We can define a hash function that produces a value between [1...256]
for a given key. Key in this context can be short link. Our hashing function should distribute all keys evenly for each partition.
To prevent some partitions to be overloaded, we can use Consistent Hashing
Caching
As we discussed earlier, we can cache frequenty accessed URLs which required 680 GB memory at worst but can be around 500 on average. We can set up a couple of Redis servers to store all of this data. In this context, LRU eviction policy would be a good choice.
We can also replicate our caching servers to distribute load between them.
Whenever there is a cache miss, our servers would be hitting the database. Whenever this happens, we can update the cache and pass the new entry to all the cache replicas. Each replica can update its cache by adding the new entry. If a replica already has that entry, it can simply ignore it.
Load Balancing
We can add load balancing between:
- Clients and application servers
- Application servers and database servers
- Application servers and cache servers
We have modern solutions on load balancing, Knative can be used in clusters to manage load balancing between pods.
Database Cleanup
Instead of keeping expired links forever, we can cleanup expired links, like after 5 years, to shrink database volume.

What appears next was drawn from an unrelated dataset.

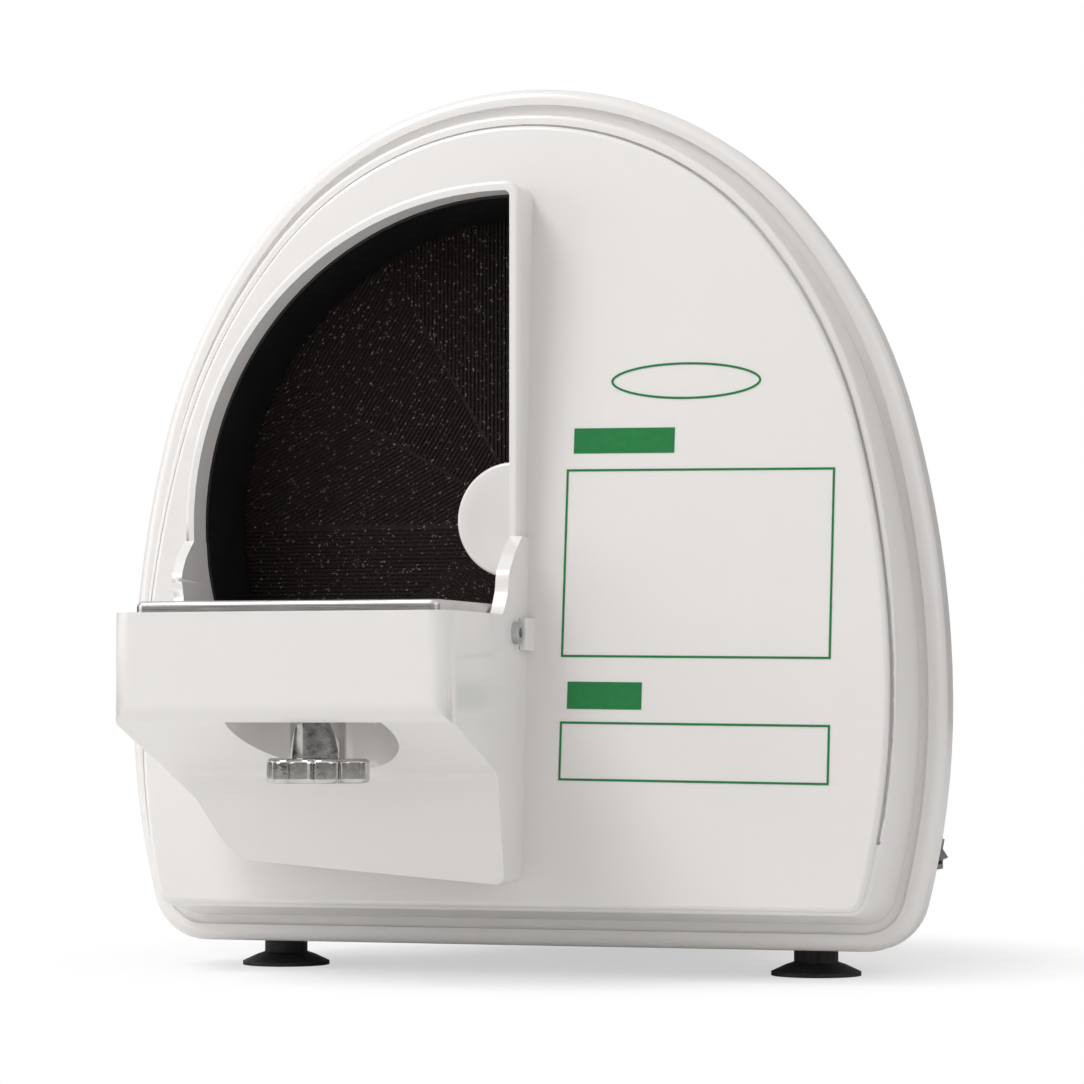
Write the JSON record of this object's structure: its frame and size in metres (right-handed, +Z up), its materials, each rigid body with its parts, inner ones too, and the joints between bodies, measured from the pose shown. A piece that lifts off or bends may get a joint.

We can use a cleanup service that periodically scans over database and deletes expired links. After an expired short link is deleted, we can put that short link into key-DB for reuse.
Extras
Analytics
We can set up a stream such as AWS Kinesis and fire events for analytics. Also, we can set up a metrics service such as Prometheus or Datadog for detailed metrics including web traffic, response statuses, average response time and service availability.
Security
We can provide a session token for operations on URLs that is expired after a period. Also, rate limiting users protects our service and database from unexpected workload. In addition, we can allow users to define access control on short links and return 401 for unauthorized clients.